The authors begin by exploring the roots of the Medellin Cartel, a Colombian criminal organization that at its height supplies 85 percent of the United States' cocaine market. Based in the city of Medellin, the second-largest city in Colombia, Fabio Ochoa Restrepo—nicknamed Don Fabio—is a wealthy cattle rancher, horse breeder, and restaurateur. Although his wealth comes largely from legal business activity, Don Fabio begins to supplement his income with the criminal smuggling of items such as Scotch and television sets. In 1976, Don Fabio's son Jorge Luis Ochoa assumes nominal control of the family business. Many of the authors' sources suggest that Don Fabio continues to run the business, installing his son in charge to avoid criminal liability as the family expands its reach further into Colombia's growing cocaine trade.
Meanwhile, Pablo Emilio Escobar Gaviria, a Colombian from a middle-class upbringing, engages in a wide range of criminal activity, from stealing cars to ransoming rich businessmen. With demand for cocaine in the United States on the rise, plenty of raw cocaine paste available in South America, and no powerful criminal organizations devoted to trafficking the drug, Escobar seizes an opportunity to corner the market. Escobar buys cocaine paste in Peru, refines it in a two-story laboratory in Medellin, and smuggles it onto planes flying to South Florida and California. On early smuggling flights, Escobar hides the cocaine in old plane tires. Each flight nets as much as $500,000 for Escobar and his associates. In 1978, Escobar and his criminal associate Carlos Lehder buy most of the land on a tiny island in the Bahamas called Norman's Cay about 220 miles from the Florida coast and force or pay its local population to leave. This acts as the de facto headquarters and hub for Escobar's growing drug smuggling empire. On Norman's Cay, Escobar and Lehder build a one-kilometer airstrip, a harbor, hotels, and a giant refrigerated warehouse in which they store cocaine.
In 1981, an event occurs that helps unite the various Colombian smugglers into one criminal organization. In an effort to fund its paramilitary activities, the Colombian guerrilla organization M-19 kidnaps and ransoms Don Fabio's daughter, Martha Nieves.

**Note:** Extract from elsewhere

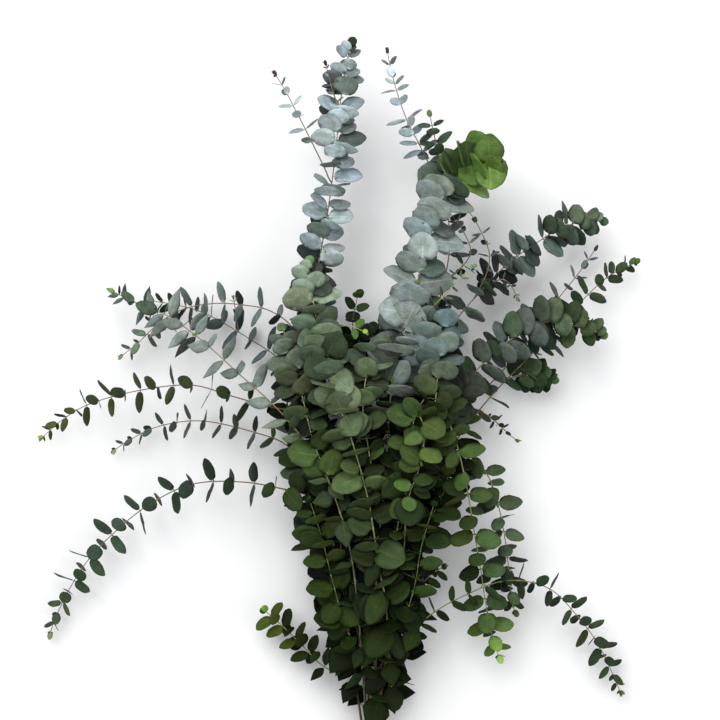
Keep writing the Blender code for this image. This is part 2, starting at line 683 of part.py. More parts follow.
def with_bends(curve, joints):
    """Adds plain bends to the joints, where the stem would leave its curve without them."""
    if curve.sprig.parent:
        stops = [Joint(curve.starts_at, "bend"), *joints, Joint(curve.length, "bend")]
    else:
        tie = [Joint(y - CUT_ENDS_Y, "bend") for y in (-PINNED_Y, 2 * PINNED_Y)]
        stops = [Joint(0.0, "bend"), *tie, *joints, Joint(curve.length, "bend")]
    found = [stops[0]]
    for before, after in zip(stops, stops[1:]):
        found += [*bend_between(curve, before.s, after.s), after]
    return found


def ring_at(curve, s, roll):
    """The corners of the stem's section at distance s, whose first side faces the angle roll."""
    tangent, across, over = curve.frame(s)
    reach = curve.half(s) * CORNER_REACH
    centre = curve.at(s)
    angles = [roll + (k + 0.5) * TURN for k in range(SIDES)]
    return [centre + (across * math.cos(a) + over * math.sin(a)) * reach for a in angles]


def side_facing(roll, angle):
    """The side of a section turned to roll that faces an angle."""
    return round((angle - roll) / TURN) % SIDES


def best_match(base, ring):
    """How to lay a ring of three corners onto four: the total distance, and where each starts."""
    options = []
    for double in range(4):
        for turn in range(SIDES):
            pairs = [(base[(double + i) % 4], ring[(turn - max(0, i - 1)) % SIDES]) for i in range(4)]
            options.append((sum((a - b).length for a, b in pairs), double, turn))
    return min(options)


def first_roll(curve, base):
    """The roll of a shoot's first ring that lies best on the side it grows from."""
    if base is None:
        return 0.0
    rolls = [k * TURN / 12 for k in range(12)]
    return min(rolls, key=lambda roll: best_match(base, ring_at(curve, curve.starts_at, roll))[0])


def rings_of(curve, base=None):
    """Every ring along the stem, what grows from the sides above it, and its joint."""
    rings, roll = [], first_roll(curve, base)
    for joint in curve.joints:
        if joint.kind == "bend":
            rings.append((ring_at(curve, joint.s, roll), {}, None))
            continue
        lean = math.pi / 6 if joint.kind == "pair" else 0.0
        turns = [joint.roll + way * lean for way in (1, -1)]
        turned, way = min(((round((roll - t) / TURN) * TURN + t, w) for t, w in zip(turns, (1, -1))),
                          key=lambda option: abs(option[0] - roll))
        roll = turned
        grown = {side_facing(roll, joint.roll + way * lean): (joint, 0)}
        if joint.kind == "pair":
            grown[side_facing(roll, joint.roll + way * (math.pi - lean))] = (joint, 1)
        lower, upper = (ring_at(curve, joint.s + end * joint.depth, roll) for end in (-1, 1))
        sides = sorted(grown, key=lambda side: grown[side][1])
        joint.corners = tuple((lower[i], lower[i - 1], upper[i - 1], upper[i]) for i in sides)
        rings += [(lower, grown, joint), (upper, {}, joint)]
    return rings


class Skin:
    """The closed skin of a stem with its shoots and blades, and what each of its triangles belongs to."""

    def __init__(self, curve):
        self.points = []
        self.faces = []
        self.owners = []  # a joint and which of its leaves, or a curve
        self.add_stem(curve)

    def add_points(self, points):
        """Adds points and returns their numbers."""
        self.points += points
        return list(range(len(self.points) - len(points), len(self.points)))

    def add_face(self, corners, owner):
        """Adds a flat triangle, or two for four corners, cut along the shorter diagonal."""
        if len(corners) == 4:
            a, b, c, d = corners
            across = (self.points[a] - self.points[c]).length > (self.points[b] - self.points[d]).length
            cuts = ((a, b, d), (b, c, d)) if across else ((a, b, c), (a, c, d))
        else:
            cuts = (tuple(corners),)
        self.faces += cuts
        self.owners += [owner] * len(cuts)

    def add_blade(self, corners, joint, which):
        """Grows a closed blade out of one side of the stem."""
        points, faces = joint.leaves[which].body()
        n = len(points) // 2
        numbers = [0] * len(points)
        for k, point in enumerate(points):
            if k in (0, n - 1, n, 2 * n - 1):
                numbers[k] = min(corners, key=lambda c: (self.points[c] - point).length)
            else:
                numbers[k] = self.add_points([point])[0]
        for face in faces:
            self.add_face([numbers[k] for k in face], (joint, which))

    def add_stem(self, curve, base=None):
        """Skins a stem's rings, with its blades and shoots growing out of their sides."""
        rings = [self.add_points(ring) for ring, _, _ in curve.rings]
        if base is None:
            self.add_face(rings[0][::-1], curve)
        else:
            self.join_root(base, rings[0], curve)
        self.add_face(rings[-1], curve)
        for k, (_, grown, _) in enumerate(curve.rings[:-1]):
            for i in range(SIDES):
                before = (i - 1) % SIDES
                corners = (rings[k][i], rings[k][before], rings[k + 1][before], rings[k + 1][i])
                joint, which = grown.get(i, (None, 0))
                if joint is not None and joint.kind == "shoot":
                    self.add_stem(joint.shoot, corners)
                elif joint is not None and joint.leaves[which]:
                    self.add_blade(corners, joint, which)
                else:
                    self.add_face(corners, curve)

    def join_root(self, base, ring, curve):
        """Closes a shoot's first ring of three corners onto the four corners of its mother's side."""
        _, double, turn = best_match([self.points[k] for k in base], [self.points[k] for k in ring])
        b = [base[(double + i) % 4] for i in range(4)]
        r = [ring[(turn - i) % SIDES] for i in range(SIDES)]
        self.add_face((b[0], b[1], r[0]), curve)
        self.add_face((b[1], b[2], r[1], r[0]), curve)
        self.add_face((b[2], b[3], r[2], r[1]), curve)
        self.add_face((b[3], b[0], r[0], r[2]), curve)

    def crossings(self):
        """The pairs of triangles that cut through each other."""
        tree = BVHTree.FromPolygons(self.points, self.faces)
        pairs = [(a, b) for a, b in tree.overlap(tree) if a < b]
        return [(a, b) for a, b in pairs if not set(self.faces[a]) & set(self.faces[b])]


def sound_skin(curve):
    """A stem's skin, without the leaves that would cut through it."""
    while True:
        skin = Skin(curve)
        counts = {}
        for k in (k for pair in skin.crossings() for k in pair):
            if isinstance(skin.owners[k], tuple):
                joint, which = skin.owners[k]
                before = counts.get((id(joint), which), (0,))
                counts[id(joint), which] = (before[0] + 1, joint, which)
        if not counts:
            return skin
        _, joint, which = max(counts.values(), key=lambda entry: entry[0])
        joint.leaves = tuple(None if k == which else leaf for k, leaf in enumerate(joint.leaves))


def laid_out():
    """Every curve of the bunch, with its joints, rings and leaves."""
    curves = []
    for sprig in SPRIGS:
        curves.append(Curve(sprig, smooth_route(route_of(sprig))))
    named = {c.sprig.name: c for c in curves}
    for c in curves:
        c.measure()
        if c.sprig.parent:
            c.root_index = root_on(named[c.sprig.parent], c.sprig.points[0])
    ease_apart(curves)
    for c in curves:
        c.measure()
    for c in curves:
        if c.sprig.parent:
            mother = named[c.sprig.parent]
            lift_off(c, mother)
            c.measure()
            c.starts_at = (mother.half(float(mother.along[c.root_index])) + c.half(0)) * CORNER_REACH
    crowd, bases = Crowd(), {}
    for c in curves:
        shoots = [x for x in curves if x.sprig.parent == c.sprig.name]
        c.joints = with_bends(c, joints_of(c, shoots))
        c.rings = rings_of(c, bases.get(c.sprig.name))
        for joint in c.joints:
            if joint.kind == "shoot":
                bases[joint.shoot.sprig.name] = joint.corners[0]
        root = [ring_at(c, 0.0, 0.0)] if c.sprig.parent else []
        crowd.add_tube(c.sprig.name, root + [ring for ring, _, _ in c.rings])
    for c in curves:
        draw = random.Random(f"{SEED} leaves {c.sprig.name}")
        for joint in c.joints:
            if joint.kind == "pair":
                joint.leaves = tuple(placed_leaf(crowd, c, joint, which, draw) for which in (0, 1))
    thin_out(curves)
    return curves


def in_sight(leaf, tree):
    """How much of a leaf's upper side can be seen past the others, from above and from the sides."""
    seen = 0.0
    for x, y in SIGHT_POINTS:
        start = leaf.point(x, y)
        for way, weight in SIGHT_WAYS:
            if tree.ray_cast(start + way * 1.2, way)[0] is None:
                seen += weight / len(SIGHT_POINTS)
    return seen


def is_wanted(leaf, tree):
    """True for a leaf that shows, or that the bunch rests on."""
    return lowest(leaf) < FLOOR_GAP + 0.1 or in_sight(leaf, tree) >= LEAST_SIGHT


def thin_out(curves):
    """Leaves out the blades deep inside the bunch that hardly anything of can be seen."""
    points, faces = [], []
    blades = [leaf for c in curves for joint in c.joints for leaf in joint.leaves if leaf]
    for leaf in blades:
        hull_points, hull_faces = leaf.hull(BLADE_THICKNESS / 2)
        faces += [tuple(i + len(points) for i in face) for face in hull_faces]
        points += hull_points
    tree = BVHTree.FromPolygons(points, faces)
    for c in curves:
        for joint in c.joints:
            if joint.kind == "pair":
                wanted = [leaf is not None and is_wanted(leaf, tree) for leaf in joint.leaves]
                joint.leaves = tuple(leaf if keep else None for leaf, keep in zip(joint.leaves, wanted))
        drop_bare_rings(c)


def drop_bare_rings(curve):
    """Takes out the rings of pairs that were left out, where the stem hardly bends."""
    kept = curve.rings[:1]
    for ring, after in zip(curve.rings[1:], curve.rings[2:]):
        joint = ring[2]
        if joint is not None and joint.kind == "pair" and not any(joint.leaves):
            chord = (middle(after) - middle(kept[-1])).normalized()
            off = middle(ring) - middle(kept[-1])
            if (off - chord * off.dot(chord)).length < BARE_RING_TOLERANCE:
                continue
        kept.append(ring)
    curve.rings = [*kept, curve.rings[-1]]


def middle(ring):
    """The centre of a ring's corners."""
    return sum(ring[0], Vector()) / SIDES


def material(name, colour, roughness):
    """A plain matt material."""
    made = bpy.data.materials.new(name)
    made.use_nodes = True
    shader = made.node_tree.nodes["Principled BSDF"]
    shader.inputs["Base Color"].default_value = (*colour, 1)
    shader.inputs["Roughness"].default_value = roughness
    shader.inputs["Metallic"].default_value = 0.0
    return made


def centre_on_origin():
    """Moves the whole bunch so that the origin is the middle of its box, at the surface."""
    meshes = [obj.data for obj in bpy.data.objects]
    low = [min(v.co[i] for mesh in meshes for v in mesh.vertices) for i in range(3)]
    high = [max(v.co[i] for mesh in meshes for v in mesh.vertices) for i in range(3)]
    shift = Vector(((low[0] + high[0]) / 2, (low[1] + high[1]) / 2, low[2]))
    for mesh in meshes:
        for v in mesh.vertices:
            v.co -= shift
    print("tie's place in mm:", [round(-v / MM, 3) for v in shift])


def add_object(name, points, faces, finish):
    """Turns points in millimetres and faces into a node of the part."""
    bm = bmesh.new()
    verts = [bm.verts.new(p * MM) for p in points]
    for face in faces:
        bm.faces.new([verts[k] for k in face])
    bmesh.ops.recalc_face_normals(bm, faces=bm.faces)
    if bm.calc_volume(signed=True) < 0:
        bmesh.ops.reverse_faces(bm, faces=bm.faces)
    mesh = bpy.data.meshes.new(name)
    bm.to_mesh(mesh)
    bm.free()
    mesh.materials.append(finish)
    bpy.context.scene.collection.objects.link(bpy.data.objects.new(name, mesh))


def make_tie(finish):
    """The band round the stems, whose lowest facet lies on the surface."""
    centre = Vector((TIE_CENTRE_X, 0, TIE_OUTER))
    section = ((TIE_INNER, -1), (TIE_INNER, 1), (TIE_OUTER, 1), (TIE_OUTER, -1))
    stretch = 1 / math.cos(math.pi / TIE_SIDES)
    points, faces = [], []
    for k in range(TIE_SIDES):
        angle = (k + 0.5) * 2 * math.pi / TIE_SIDES
        for r, side in section:
            out = Vector((math.sin(angle), 0, -math.cos(angle))) * r * stretch
            points.append(centre + out + Vector((0, side * TIE_HALF_WIDTH, 0)))
        after = (k + 1) % TIE_SIDES
        for i in range(4):
            j = (i + 1) % 4
            faces.append((4 * k + i, 4 * k + j, 4 * after + j, 4 * after + i))
    add_object("tie", points, faces, finish)


def main():
    for obj in list(bpy.data.objects):
        bpy.data.objects.remove(obj)
    curves = laid_out()
    for curve in curves:
        if not curve.sprig.parent:
            skin = sound_skin(curve)
            name = curve.sprig.name
            add_object(name, skin.points, skin.faces, material(f"{name}_leaf", LEAF_COLOURS[name], 0.6))
    make_tie(material("tie", TWINE, 0.9))
    centre_on_origin()
    print("leaves:", sum(leaf is not None for c in curves for joint in c.joints for leaf in joint.leaves))


if __name__ == "__main__":
    main()
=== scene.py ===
"""The dressed model of a tied bunch of eucalyptus that lies flat on a pale floor.

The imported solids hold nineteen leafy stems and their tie. This script grows the same stems by the
same rule and from the same numbers, so each finer leaf lies where its solid is, and adds what the
solids leave out: the leaves deep inside the bunch, the smallest leaves at the tips, swollen nodes,
veins and the waxy bloom. Routes are in millimetres from a point under the tie; the frame is in
metres. +Y runs up the bunch and +Z is height.
"""

from __future__ import annotations

import json
import logging
import math
import random
from dataclasses import dataclass, field
from enum import Enum
from typing import Sequence

import bpy
import numpy as np
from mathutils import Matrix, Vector
from mathutils.bvhtree import BVHTree
from mathutils.kdtree import KDTree

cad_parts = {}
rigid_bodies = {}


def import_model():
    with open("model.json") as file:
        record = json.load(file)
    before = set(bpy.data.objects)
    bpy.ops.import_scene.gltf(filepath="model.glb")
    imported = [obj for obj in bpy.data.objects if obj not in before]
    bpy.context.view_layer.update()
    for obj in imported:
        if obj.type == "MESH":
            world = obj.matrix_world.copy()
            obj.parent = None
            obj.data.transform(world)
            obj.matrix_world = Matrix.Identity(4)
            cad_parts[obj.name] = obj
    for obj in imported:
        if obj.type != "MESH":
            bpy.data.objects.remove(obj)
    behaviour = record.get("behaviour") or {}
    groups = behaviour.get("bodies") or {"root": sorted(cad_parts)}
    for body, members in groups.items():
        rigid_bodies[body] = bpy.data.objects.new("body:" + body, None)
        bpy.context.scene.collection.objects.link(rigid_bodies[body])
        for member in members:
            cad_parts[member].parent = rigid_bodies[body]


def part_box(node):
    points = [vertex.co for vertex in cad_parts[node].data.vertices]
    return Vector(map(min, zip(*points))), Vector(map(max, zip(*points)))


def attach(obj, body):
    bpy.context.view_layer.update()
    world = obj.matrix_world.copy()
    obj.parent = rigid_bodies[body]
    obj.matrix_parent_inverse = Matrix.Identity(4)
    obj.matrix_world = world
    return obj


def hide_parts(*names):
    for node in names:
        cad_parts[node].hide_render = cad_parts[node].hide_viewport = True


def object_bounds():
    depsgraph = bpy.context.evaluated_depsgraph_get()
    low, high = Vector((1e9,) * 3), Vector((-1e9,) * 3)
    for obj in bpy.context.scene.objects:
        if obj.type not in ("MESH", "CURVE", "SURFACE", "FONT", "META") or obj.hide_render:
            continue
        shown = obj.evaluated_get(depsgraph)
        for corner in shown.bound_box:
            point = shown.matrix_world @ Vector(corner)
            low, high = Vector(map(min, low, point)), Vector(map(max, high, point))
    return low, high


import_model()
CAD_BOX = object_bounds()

log = logging.getLogger("bunch")

MM = 0.001
SEED = 11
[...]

To encourage Martha's release and deter future kidnappings, the Ochoas strike an alliance with Escobar and Fehder to form Muerte de Secuestradores or "Death to Kidnappers," solidifying the alliance between Colombia's trafficking giants under what would later be known as the Medellin Cartel. At its height in the mid-1980s, the Medellin Cartel brings in more than $70 million a day, amounting to roughly $26 billion in a year. Fifteen tons of cocaine are smuggled into the United States each day, with a street value of $500 million. The cartel amasses so much cash that it spends $1000 a week just on rubber bands to wrap the bills.

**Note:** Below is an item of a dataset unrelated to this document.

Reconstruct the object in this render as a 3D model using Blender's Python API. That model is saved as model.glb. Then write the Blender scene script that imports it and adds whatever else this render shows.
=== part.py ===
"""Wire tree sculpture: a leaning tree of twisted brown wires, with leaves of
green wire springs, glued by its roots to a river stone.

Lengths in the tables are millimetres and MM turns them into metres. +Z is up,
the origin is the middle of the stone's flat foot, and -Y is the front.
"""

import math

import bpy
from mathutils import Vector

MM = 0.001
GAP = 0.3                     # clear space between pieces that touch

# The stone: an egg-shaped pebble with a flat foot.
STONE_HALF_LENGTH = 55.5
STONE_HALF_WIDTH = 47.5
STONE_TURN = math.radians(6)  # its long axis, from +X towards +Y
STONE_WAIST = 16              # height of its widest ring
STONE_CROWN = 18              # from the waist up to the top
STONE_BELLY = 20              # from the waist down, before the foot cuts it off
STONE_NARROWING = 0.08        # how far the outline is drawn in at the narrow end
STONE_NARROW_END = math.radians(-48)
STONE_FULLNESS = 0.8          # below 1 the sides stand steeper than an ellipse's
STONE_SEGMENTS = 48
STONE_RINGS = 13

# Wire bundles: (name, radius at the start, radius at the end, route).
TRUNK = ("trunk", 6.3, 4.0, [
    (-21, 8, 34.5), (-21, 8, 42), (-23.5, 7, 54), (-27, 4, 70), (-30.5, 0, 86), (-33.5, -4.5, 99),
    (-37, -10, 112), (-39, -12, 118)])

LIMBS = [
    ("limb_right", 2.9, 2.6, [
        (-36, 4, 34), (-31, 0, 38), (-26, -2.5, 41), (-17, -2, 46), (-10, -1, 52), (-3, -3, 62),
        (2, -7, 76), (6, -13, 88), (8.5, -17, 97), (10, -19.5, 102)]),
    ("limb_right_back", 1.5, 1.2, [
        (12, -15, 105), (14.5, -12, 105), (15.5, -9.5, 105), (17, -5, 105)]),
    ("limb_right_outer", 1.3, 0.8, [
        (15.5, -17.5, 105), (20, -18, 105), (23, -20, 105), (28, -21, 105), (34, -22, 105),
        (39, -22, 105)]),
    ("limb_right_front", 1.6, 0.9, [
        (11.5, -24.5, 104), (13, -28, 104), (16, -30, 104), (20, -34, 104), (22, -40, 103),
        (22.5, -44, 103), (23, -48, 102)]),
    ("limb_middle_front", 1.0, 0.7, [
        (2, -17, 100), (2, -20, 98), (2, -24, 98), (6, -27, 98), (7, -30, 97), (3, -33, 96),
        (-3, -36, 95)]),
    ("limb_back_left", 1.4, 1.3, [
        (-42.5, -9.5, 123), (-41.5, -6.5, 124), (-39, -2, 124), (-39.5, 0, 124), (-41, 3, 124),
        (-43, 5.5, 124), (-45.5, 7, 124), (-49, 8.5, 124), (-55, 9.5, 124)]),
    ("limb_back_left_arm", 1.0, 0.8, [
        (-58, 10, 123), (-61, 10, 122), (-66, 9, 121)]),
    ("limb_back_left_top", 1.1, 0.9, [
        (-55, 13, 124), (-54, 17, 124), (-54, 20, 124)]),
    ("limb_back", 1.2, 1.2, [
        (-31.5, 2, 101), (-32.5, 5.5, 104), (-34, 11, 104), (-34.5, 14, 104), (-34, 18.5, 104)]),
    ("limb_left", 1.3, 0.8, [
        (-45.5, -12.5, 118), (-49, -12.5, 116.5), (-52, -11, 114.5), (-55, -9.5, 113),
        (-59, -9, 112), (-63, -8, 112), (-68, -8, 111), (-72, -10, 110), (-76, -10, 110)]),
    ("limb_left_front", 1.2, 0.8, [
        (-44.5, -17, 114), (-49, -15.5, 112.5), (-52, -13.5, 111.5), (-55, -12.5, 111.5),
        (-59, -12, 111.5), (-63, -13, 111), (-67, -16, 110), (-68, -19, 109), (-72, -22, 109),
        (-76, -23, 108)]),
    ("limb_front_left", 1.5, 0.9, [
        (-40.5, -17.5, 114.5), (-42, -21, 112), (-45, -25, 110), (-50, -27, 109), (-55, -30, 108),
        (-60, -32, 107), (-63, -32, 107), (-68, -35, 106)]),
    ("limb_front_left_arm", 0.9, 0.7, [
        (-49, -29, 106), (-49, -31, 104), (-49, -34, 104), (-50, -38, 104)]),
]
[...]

Disturbed by the volume of illicit drugs entering the United States and the growing cocaine epidemic in American cities, President Ronald Reagan intensifies the US war on drugs, focusing its efforts on the Medellin cartel. The failure of the US government to fight the cartel is attributed to the difficulties of implementing an extradition treaty with Colombia. Colombian politicians who voice support for the extradition treaty are subject to death threats by the Medellin cartel. Ironically, it is the 1984 Escobar-ordered assassination of Colombian Minister of Justice and pro-extradition advocate Rodrigo Lara Bonilla that finally changes the political calculus in Colombia surrounding the treaty. After Bonilla's death, Colombian President Belisario Betancur, formerly in opposition to extradition, announces his willingness to extradite the country's top drug lords to the United States. This forces Escobar, Ochoa, and Lehder to flee to Panama where they hope for protection under military dictator Manuel Noriega. However, Noriega has secret contacts with the US government and plans to betray the cartel leaders. Escobar uncovers this plot by bribing Noriega's top colonels, and the kingpins flee to Nicaragua.

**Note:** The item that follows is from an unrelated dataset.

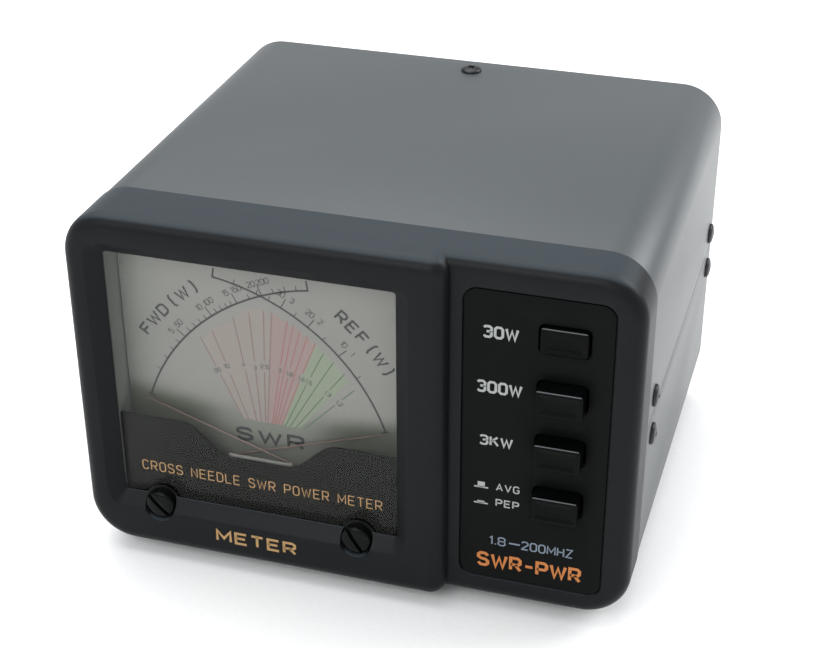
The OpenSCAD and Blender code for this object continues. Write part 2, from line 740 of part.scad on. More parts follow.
module rear_panel() color([0.20, 0.21, 0.22]) place() difference() {
  tab_out = cover_in + sheet_t + 0.4;
  union() {
    along_y(panel_y, panel_out) case_outline(tab_out);
    block(-8, 8, panel_y - 11, panel_y + 0.5, case_h - tab_out - 1.4, case_h - tab_out);
    block(-8, 8, panel_y - 11, panel_y + 0.5, tab_out, tab_out + 1.4);
  }
  for (x = [-1, 1] * connector_pitch / 2) {
    rod_y(x, connector_z, spigot_r + 0.1, panel_y - eps, panel_out + eps);
    for (dx = [-1, 1] * flange_hole, dz = [-1, 1] * flange_hole)
      rod_y(x + dx, connector_z + dz, flange_hole_r, panel_y - eps, panel_out + eps);
  }
  rod_y(jack_x, jack_z, jack_r + 0.1, panel_y - eps, panel_out + eps);
  for (x = [-flange_screw_x, flange_screw_x], z = side_boss_z)
    rod_y(x, z, clear_r, panel_y - eps, panel_out + eps);
  rod_z(0, rear_screw_y, thread_r, -1, 6);
  rod_z(0, rear_screw_y, thread_r, case_h - 6, case_h);
}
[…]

Despite the Reagan administration's hard-line approach toward both the Medellin drug cartel and smaller drug dealers and users on US soil, the authors explore allegations related to the US Central Intelligence Agency's involvement with the drug smuggling operations of right-wing Nicaraguan paramilitary groups known as Contras. Throughout the Contras' war with the socialist Nicaraguan government, the United States offers financial and military support to the Rebels. Although investigations are ongoing, the authors allege that Raul Diaz helped set up an informal alliance between the CIA and Nicaraguan drug smugglers to help fund the Contras. While the U.S. acknowledges that some of the proceeds of cocaine sales in the United States go to fund the Contras, the government denies allowing or authorizing the activities of Nicaraguan drug smugglers.
Finally, the authors explore widespread corruption among law enforcement officials in Dade County, Florida, which further undercuts the federal government's efforts to stem the tide of cocaine abuse in the United States.
The Cocaine Wars is a thoroughly researched and dispiriting look at the growth of the cocaine trade and the United States' failure to halt it.